The color indicators in Intel® VTune™ Amplifier XE can be changed. Color red not always means bad. It depends on the individual context.
In your case function "copy_pb_intra" consumes approx 90 ms of your overall runtime. As I don't know the overall runtime I cannot say to which percentage this sums up to. If we talk about multiple seconds of runtime this might be negligible.
Nevertheless, memcpy is a quite compute intense function and spending much time there is good. We provide our own optimized versions of it for different processor generations (we spend quite some work on them being fast).
The function _intel_fast_memcpy (our alias for memcpy) is a wrapper function that dispatches the correct implementation depending on the underlying processor at runtime. We do not recommend to bypass this dispatch routine as it makes applications less portable. It's also important to note that _intel_fast_memcpy always needs a function call. If you copy only a small amount of data there's overhead regarding the call. That can be solved by design decisions in the application to e.g. chain memory locations and copy them in one rush (in kBs or MBs rather than just a few bytes).
Another approach is to inline the copy routines. If you compile with IPO (/Qipo/-ipo) the compiler might be able to inline memcpy and hence avoid the overhead of the call.

If memcpy really accounts for a big portion of the overall runtime you might think about copying more data at once. The dispatching overhead can be neglected (just very few instructions and a jump, not a call).
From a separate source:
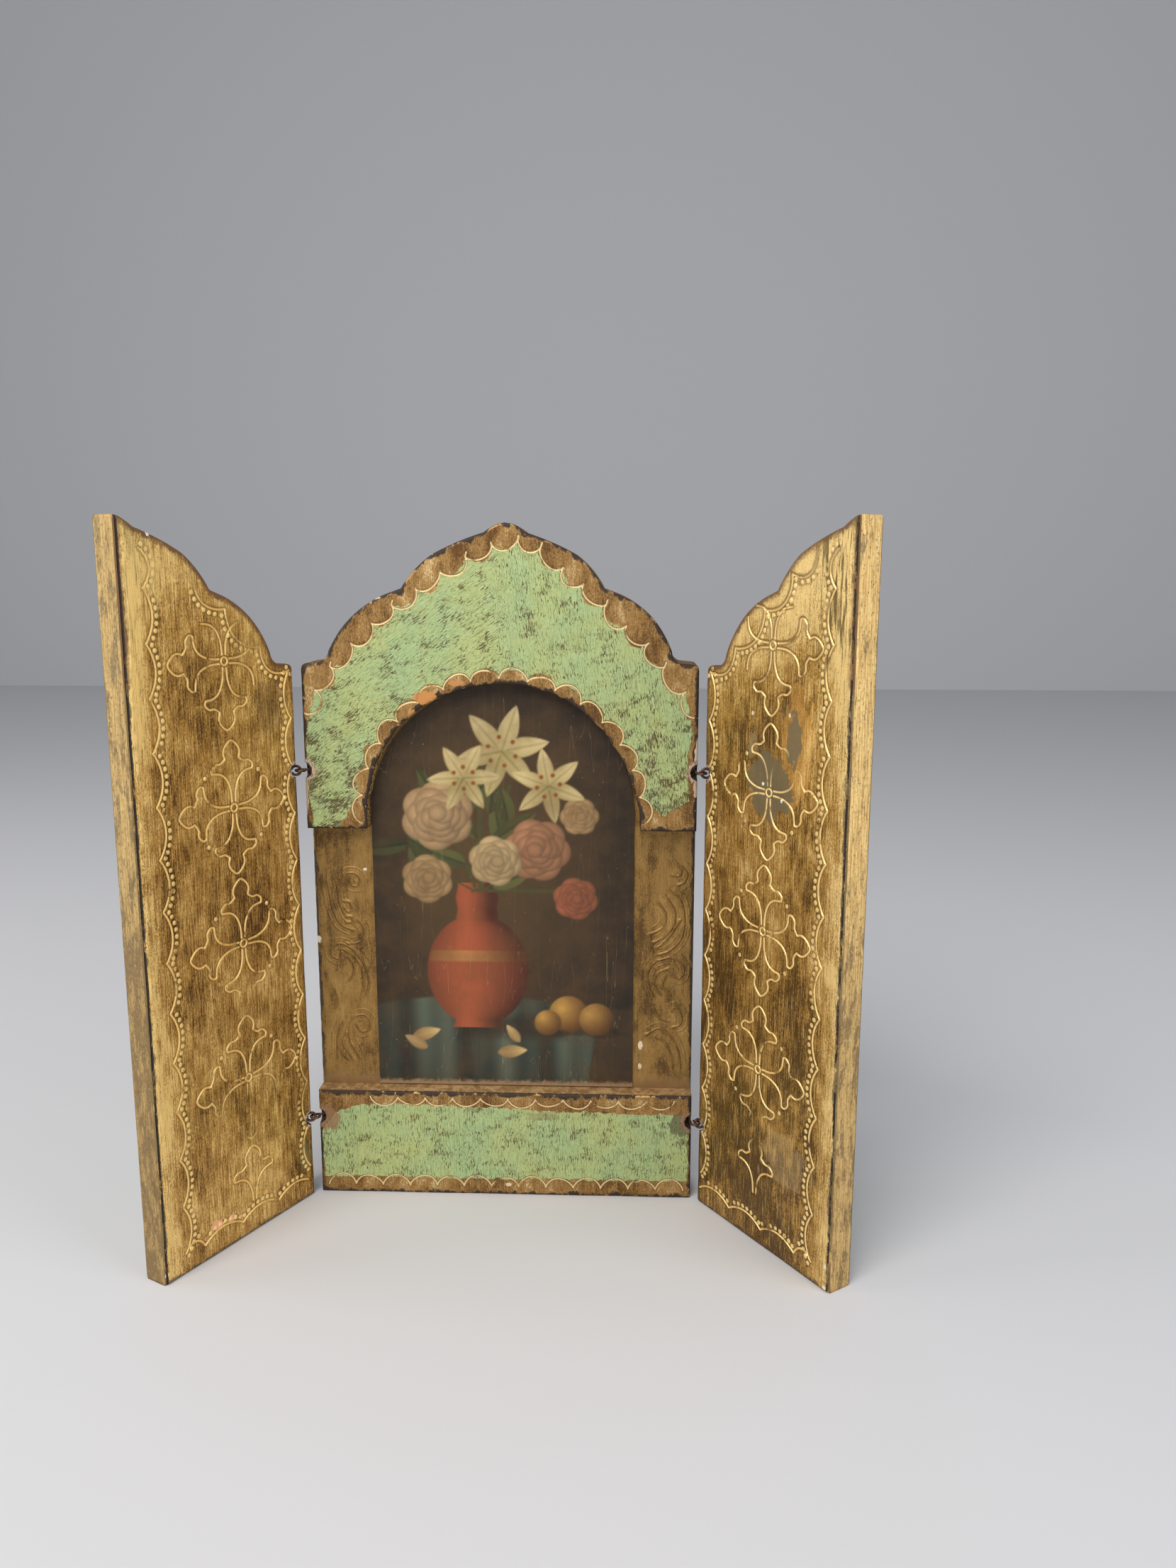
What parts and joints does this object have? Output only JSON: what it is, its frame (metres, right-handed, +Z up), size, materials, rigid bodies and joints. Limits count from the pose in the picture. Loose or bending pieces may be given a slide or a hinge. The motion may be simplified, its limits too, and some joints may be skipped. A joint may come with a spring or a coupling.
{
  "type": "folding triptych altarpiece",
  "caption": "Small gilded folding triptych: a crested centre panel with a print recessed behind a painted arch, and tooled wings that close over it on linked wire eyes.",
  "frame": {"origin": "middle of the centre panel's underside, half way through its thickness", "axes": "+X to the right as seen from the front, +Y from the front to the back of the centre panel, +Z up"},
  "size_m": [0.1673, 0.0565, 0.1782],
  "materials": {
    "gilding": "worn, toned gold leaf over red ground on carved wood",
    "green_paint": "sage green paint with dark brushed streaks and gilt scalloped borders",
    "print": "varnished colour print, browned",
    "wire": "browned iron wire"
  },
  "bodies": {
    "centre": {"back_board": "gilding", "arch_front": "green_paint", "base_front": "green_paint", "picture": "print", "eye_centre_left_lower": "wire", "eye_centre_left_upper": "wire", "eye_centre_right_lower": "wire", "eye_centre_right_upper": "wire"},
    "left_wing": {"wing_left": "gilding", "eye_wing_left_lower": "wire", "eye_wing_left_upper": "wire"},
    "right_wing": {"wing_right": "gilding", "eye_wing_right_lower": "wire", "eye_wing_right_upper": "wire"}
  },
  "joints": [
    {"name": "left_wing_hinge", "type": "hinge", "parent": "centre", "child": "left_wing", "pos_m": [-0.051, -0.00637, 0.07], "axis": [0, 0, 1], "range_deg": [-76.3, 118.7]},
    {"name": "right_wing_hinge", "type": "hinge", "parent": "centre", "child": "right_wing", "pos_m": [0.051, -0.00637, 0.07], "axis": [0, 0, -1], "range_deg": [-70.2, 124.8]}
  ]
}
The call to memcpy itself is more costly and can only be avoided if the compiler can inline it by using IPO.

Best regards,

Georg Zitzlsberger

In case your strings aren't long enough to amortize the overhead of calling a library memcpy function, you have the option of using a simple for() loop with #pragma simd or #pragma omp simd aligned(...) to suppress the function call and request in-lined simd code.  I hope Georg didn't have this in mind when he made the comment about less portable.  The omp simd will require the -openmp-simd compile option if using the 13.1 compiler.

There are some new interprocedural optimizations for intel_fast_memcpy in the 14.0 compiler, but I don't know which situations they would help.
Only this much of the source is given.